God knows he can’t call her that if he’s going to retain any semblance of professionalism. “Too long.” He grunts as she presses a wad of gauze to the wound in his shoulder. “How about TJ?”


“TJ?” She tastes the boyish practicality of it. It doesn’t fit her. They both know it. “I have no objection to being called, TJ, sir,” she says, reminding him of the boundaries that exist between them. That should exist between them.


“Noted, Lieutenant.”


“TJ?”


“Yes.” Her hands tightened on his wrists. “Yes, it’s me. It’s TJ. Block Nick Rush out of your head. Try it. Try it now.”


Surrounding him, tangled with him, was a world of fire behind smoked glass, where images flared dimly along architectures he could sense, rather than see.


He began to move away from paths he couldn’t chart. The more distance he gained, the easier it became. It was hard to block it all: every stray thought, every tiny channel, every thread in the weaving. It’d been a long time, a long time since he’d last done this.
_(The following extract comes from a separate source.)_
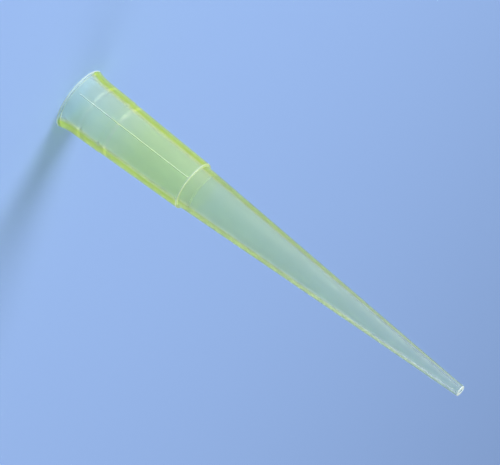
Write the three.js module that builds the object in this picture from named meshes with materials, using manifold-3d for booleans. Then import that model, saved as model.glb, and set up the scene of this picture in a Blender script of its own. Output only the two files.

With one final, psychic jolt he reached the beginning.


Icarus is cold at night. The wind sweeps the rocks and howls around stone edges. Lightning fans, deep in the cloud cover. He looks up, thinking of home, thinking of Emily, thinking of the nine-chevron address he’ll never see. The base personnel are still waiting for their real leader. He’s just the housekeeper for whomever they choose for the final charge. Everyone knows it. The chief scientist didn’t even bother to show when he arrived.


Behind him, he hears the click of a lighter. He must’ve walked past someone leaning against the rock near the door. He turns and sees a man cupping a flame with his hand, lighting a cigarette in the wind. Good-looking. Sharp eyes. He’s dressed like a civilian. His shirt is the color of the planet’s stone.


“Terrible night,” Young says.


“They all are,” the scientist agrees. The lightning gleams in the frames of his glasses, streaks highlights through his hair. “Y’must be Colonel Young.” A voice that smooth and civilized belongs in British drawing rooms a galaxy away.


“And you are?”


“Dr. Nicholas Rush.”


“You were supposed to brief me on arrival,” Young says.


“I was busy.” Rush takes a drag of his cigarette.“You’re hardly staying long enough t’make the effort worthwhile.”


He snapped a barrier down across the last line of connection.


The girl faded.


TJ pulled the gun out of his hand.


Behind him, he heard the click of a lighter.